In this blog post we discuss the shortfalls of standard in vitro models such as immortalised cell lines for oncology drug discovery and we propose that the used of more advanced and patient-relevant in vitro systems - such as PDCs - could provide enhanced patient relevance.
Oncology research, including pharmacology and drug-sensitivity experiments, was historically built around established cell lines, mostly rodent but some human-derived models. These had the advantage of being fast and easy to grow and as the technology evolved, could be genetically manipulated and monitored for phenotypic changes. Experiments intended to increase the understanding of mechanisms of drug sensitivity or resistance in cancer cells were designed around such cell lines and these were critical to developing our knowledge of cancer. Even now, some 40 years later, while genomic engineering has evolved and the downstream analysis of vast quantities of “omics” data has become increasingly more accurate with the help of AI, we are still using many of the “same” cell lines to predict drug sensitivity in patients. However, there have been many reported cases where established cell lines were found to have changed over the years sometimes so dramatically that they have lost the original patient features. In other instances, the serial passaging and exchange of vials between labs have compromised the quality of the culture so much that cells end up being completely other than what was written on the vial. The bottom line is that few, if any, established cell lines bear any resemblance to the original patient’s tumour from which they were established many years ago. Furthermore, the often, non-specific characteristics of many of the cell lines available may be incompatible with the current focus on personalised medicine and cancer types with unmet needs.

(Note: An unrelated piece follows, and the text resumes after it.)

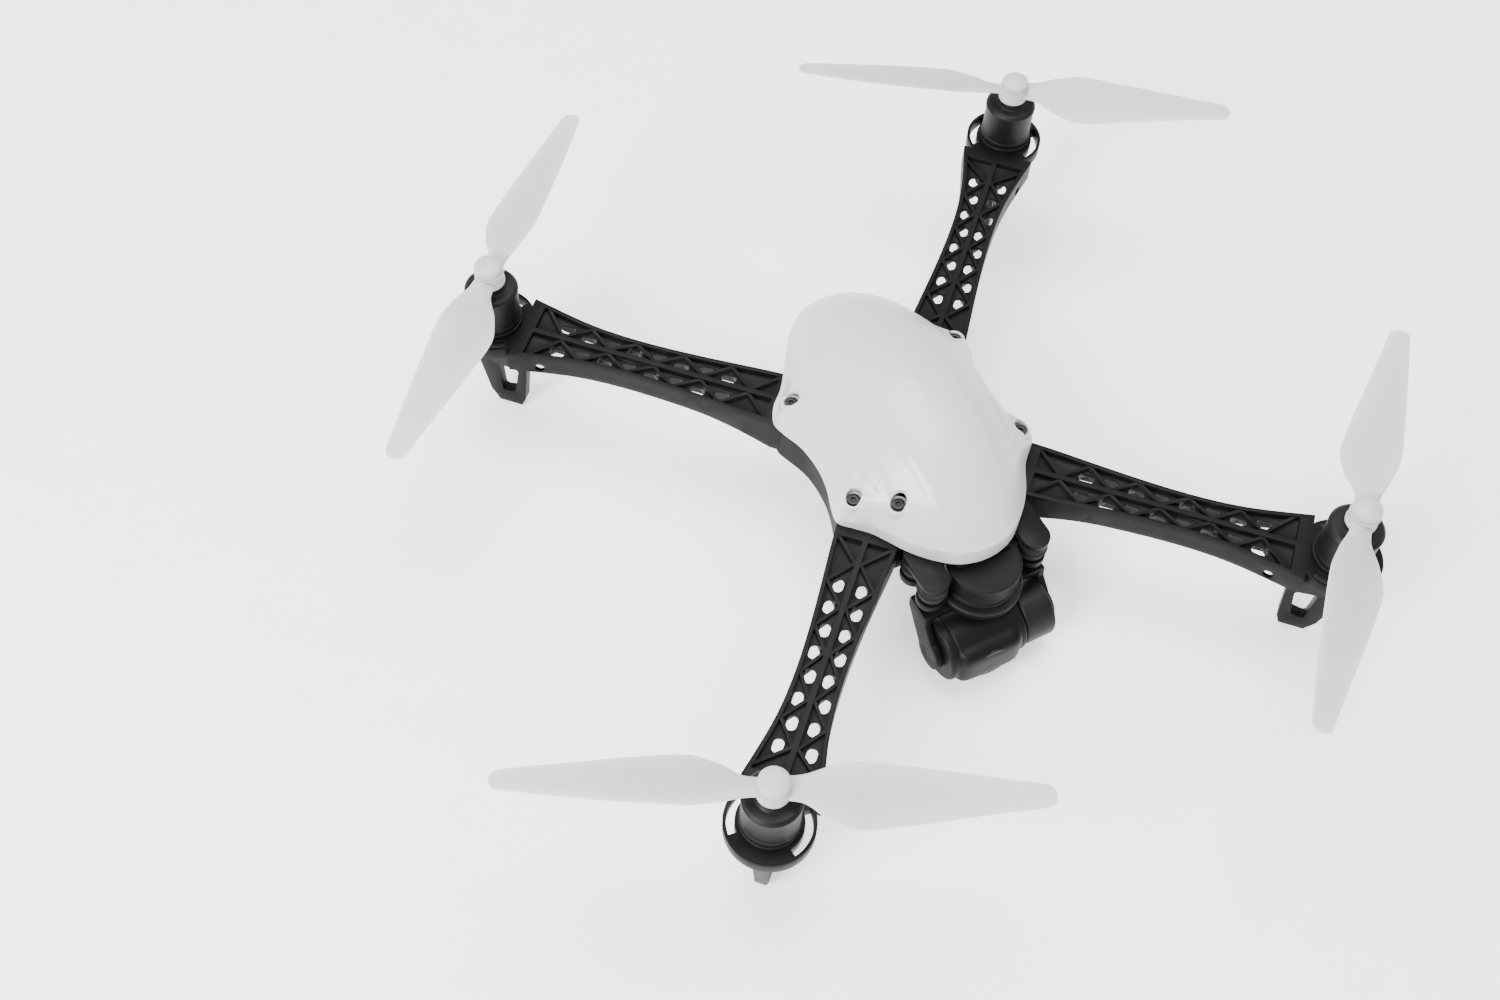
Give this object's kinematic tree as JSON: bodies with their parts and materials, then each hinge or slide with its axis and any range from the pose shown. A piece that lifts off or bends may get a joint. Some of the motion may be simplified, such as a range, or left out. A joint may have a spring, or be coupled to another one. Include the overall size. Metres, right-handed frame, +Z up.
{
  "type": "camera quadcopter drone",
  "caption": "X-frame quadcopter with a smooth canopy, open truss arms, direct-drive propellers, loop feet and a damped pan-tilt camera under its nose.",
  "frame": {"origin": "on the ground, on the vertical line through the middle of the four motors; the feet stand on z = 0", "axes": "+Z up; the nose and camera look along -Y; +X is the craft's left; motors at +-159.1 mm on X and Y"},
  "size_m": [0.5314, 0.4937, 0.1165],
  "materials": {
    "white_shell": "satin, pale off-white",
    "white_nylon": "satin translucent nylon",
    "black_nylon": "moulded glass-filled nylon, fine grain",
    "black_plastic": "matte moulded",
    "black_screw": "black oxide",
    "black_anodised": "satin black anodised",
    "steel_core": "lacquered laminations",
    "magnet": "plated",
    "soft_rubber": "soft matte",
    "circuit_board": "solder mask",
    "module_plastic": "matte",
    "ceramic_module": "ceramic",
    "standoff": "turned",
    "deck_plate": "laminate sheet",
    "battery_wrap": "shrink wrap",
    "button_plastic": "satin",
    "camera_shell": "fine satin",
    "lens_ring": "satin black",
    "lens_glass": "coated glass"
  },
  "bodies": {
    "airframe": {"arm_front_left": "black_nylon", "arm_front_right": "black_nylon", "arm_rear_left": "black_nylon", "arm_rear_right": "black_nylon", "arm_screws": "black_screw", "board_standoffs": "standoff", "canopy": "white_shell", "canopy_screws": "black_screw", "damper_balls": "soft_rubber", "electronics_deck": "deck_plate", "flight_board": "circuit_board", "fork_screws": "black_screw", "gimbal_fork": "black_plastic", "gimbal_plate": "black_plastic", "lower_hull": "black_plastic", "motor_base_front_left": "black_anodised", "motor_base_front_right": "black_anodised", "motor_base_rear_left": "black_anodised", "motor_base_rear_right": "black_anodised", "motor_screws": "black_screw", "motor_stator_front_left": "steel_core", "motor_stator_front_right": "steel_core", "motor_stator_rear_left": "steel_core", "motor_stator_rear_right": "steel_core", "pan_motor_housing": "black_anodised", "power_board": "circuit_board", "receiver": "module_plastic", "satellite_antenna": "ceramic_module", "speed_controllers": "module_plastic"},
    "rotor_front_right": {"motor_bell_front_right": "black_anodised", "motor_magnets_front_right": "magnet", "propeller_front_right": "white_nylon", "propeller_cap_front_right": "white_nylon"},
    "rotor_front_left": {"motor_bell_front_left": "black_anodised", "motor_magnets_front_left": "magnet", "propeller_front_left": "white_nylon", "propeller_cap_front_left": "white_nylon"},
    "rotor_rear_left": {"motor_bell_rear_left": "black_anodised", "motor_magnets_rear_left": "magnet", "propeller_rear_left": "white_nylon", "propeller_cap_rear_left": "white_nylon"},
    "rotor_rear_right": {"motor_bell_rear_right": "black_anodised", "motor_magnets_rear_right": "magnet", "propeller_rear_right": "white_nylon", "propeller_cap_rear_right": "white_nylon"},
    "camera_pan": {"pan_motor_rotor": "black_anodised", "camera_yoke": "black_plastic", "tilt_motor": "black_anodised"},
    "camera_tilt": {"camera_body": "camera_shell", "lens_barrel": "lens_ring", "lens_glass": "lens_glass"},
    "battery": {"battery_pack": "battery_wrap", "battery_cap": "black_plastic"},
    "power_key": {"power_button": "button_plastic"}
  },
  "joints": [
    {"name": "spin_front_right", "type": "hinge", "parent": "airframe", "child": "rotor_front_right", "pos_m": [-0.1591, -0.1591, 0.104], "axis": [0, 0, 1], "continuous": true},
    {"name": "spin_front_left", "type": "hinge", "parent": "airframe", "child": "rotor_front_left", "pos_m": [0.1591, -0.1591, 0.104], "axis": [0, 0, 1], "continuous": true},
    {"name": "spin_rear_left", "type": "hinge", "parent": "airframe", "child": "rotor_rear_left", "pos_m": [0.1591, 0.1591, 0.104], "axis": [0, 0, 1], "continuous": true},
    {"name": "spin_rear_right", "type": "hinge", "parent": "airframe", "child": "rotor_rear_right", "pos_m": [-0.1591, 0.1591, 0.104], "axis": [0, 0, 1], "continuous": true},
    {"name": "camera_pan", "type": "hinge", "parent": "airframe", "child": "camera_pan", "pos_m": [0, -0.082, 0.045], "axis": [0, 0, 1], "range_deg": [-60, 60]},
    {"name": "camera_tilt", "type": "hinge", "parent": "camera_pan", "child": "camera_tilt", "pos_m": [0, -0.097, 0.0205], "axis": [-1, 0, 0], "range_deg": [-90, 20]},
    {"name": "battery_slide", "type": "slide", "parent": "airframe", "child": "battery", "axis": [0, 1, 0], "range_m": [0, 0.13]},
    {"name": "button_press", "type": "slide", "parent": "battery", "child": "power_key", "axis": [0, -1, 0], "range_m": [0, 0.001], "stiffness_N_per_m": 800}
  ]
}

So, the ideal in vitro model for cancer research should be easy and inexpensive to grow and work with similarly to cell lines – whilst genuinely recapitulating the complex characteristics of the tumours themselves. This is where low passage, clinically relevant Patient-Derived Cell (PDC) models play an important role. Whether the requirement is to screen a candidate compound in PDCs from a wide range of tumour types, focus on a particular type of tumour, or even concentrate on a specific pathway of cancer resistance, such low-passage models will faithfully reflect the responses of the original patient. Add to this comprehensive DNA and RNA sequencing data and details of the patient’s treatment history, PDCs become a powerful, “next generation” in vitro platform which can accelerate oncology R&D programs based upon clinically relevant data.
There is absolutely no doubt that established cell lines have been invaluable to increasing our understanding of cancer and in developing effective treatments over the years. As “omics” technology has given us fantastic tools with which to evaluate mechanisms yet more effectively, now PDCs offer an evolution of the biological systems to which they can be applied.